Asked whether Arab leaders are pressuring Saddam to accept exile, Al-Faisal replied: "Is there a need to pressure Saddam Hussein? If that is the case, the pressure is already there." At the same time, Maher denied that there will be a specific Egyptian-Saudi initiative at the Istanbul gathering, saying that "there is cooperation with many parties to avoid a military threat."
Meanwhile, a top Egyptian delegation which includes Mubarak's chief political adviser Osama El-Baz, Economy Minister Youssef Boutros Ghali and the ruling party's political secretary Gamal Mubarak, will head to the US on 27 January for talks with officials there. The delegation is expected to visit several cities, including Washington, to discuss regional politics. El-Baz said on Monday that US efforts to topple Saddam would set a "serious precedent" and would be "contrary to the sovereignty of states and the rights of people to self- determination".
Saddam's exile, meanwhile, seems rather appealing to the US. "The best solution of all," US Ambassador to Cairo David Welch told reporters on Sunday, "would be for Mr Hussein to take a very long vacation from political power... As far as the US is concerned, a change of regime in Baghdad would be very welcome."
Washington has also given its blessing to today's meeting in Istanbul, which gives weight to the discussions taking place and their eventual outcome. "The United States welcomes any effort that makes it very clear to the regime in Baghdad its responsibilities, which are to disarm completely, totally and immediately," noted Welch after meeting with Maher. Meanwhile, US Congressman Brian Baird said that his country would have a "strong responsibility" when it came to rebuilding Iraq following a war. Baird, who was speaking after meeting Mubarak on Tuesday, said that in case of war there must be "a strong commitment to avoid civilian casualties."
Mubarak had announced last week that an Iraqi envoy was expected in Cairo by Saturday, but within hours the envoy's trip was postponed indefinitely. But another of Saddam's envoys made it to Libya on Saturday where he met with Libyan Leader Muammar Gaddafi. Actually, Iraqi Deputy Prime Minister Tarek Aziz was in Tripoli hours before Mubarak made an unannounced visit there in the afternoon. Mubarak and Gaddafi discussed the threats facing the region, although the Libyan leader deemed the Istanbul meeting useless if it does not convince Bush to back down from attacking Iraq. "What could this meeting do? What is it going to demand from Saddam Hussein after he has opened his country up for the inspections... and opened his house and his office for the inspections? What more are they going to demand from him? Suicide?" Gaddafi asked AP on Saturday.

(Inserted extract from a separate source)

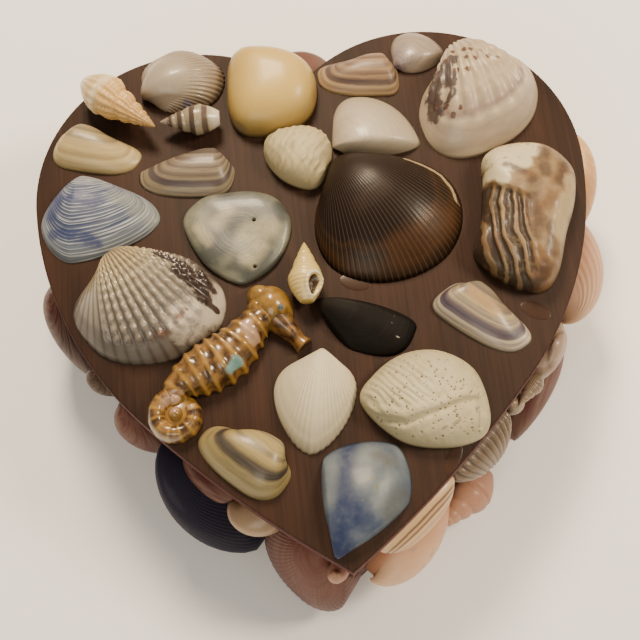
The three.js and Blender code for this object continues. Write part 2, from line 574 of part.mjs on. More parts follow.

Aziz, who returned to Baghdad on Sunday from a tour of North African states, cautiously welcomed the Istanbul meeting if its aim was to find ways to avert an attack on Iraq. "If this is what the meeting is about, then it is good because neighbouring nations have been saying that this aggression will cause a great deal of problems," Aziz told Iraqi television.
Before his trip to Libya, Mubarak met with his top political aides, telling them that Saddam must come clear in words and deeds on the issue of weapons of mass destruction. Mubarak urged Iraq that it had "an obligation to implement UN Security Council resolutions" on disarmament "so that its people could be spared war".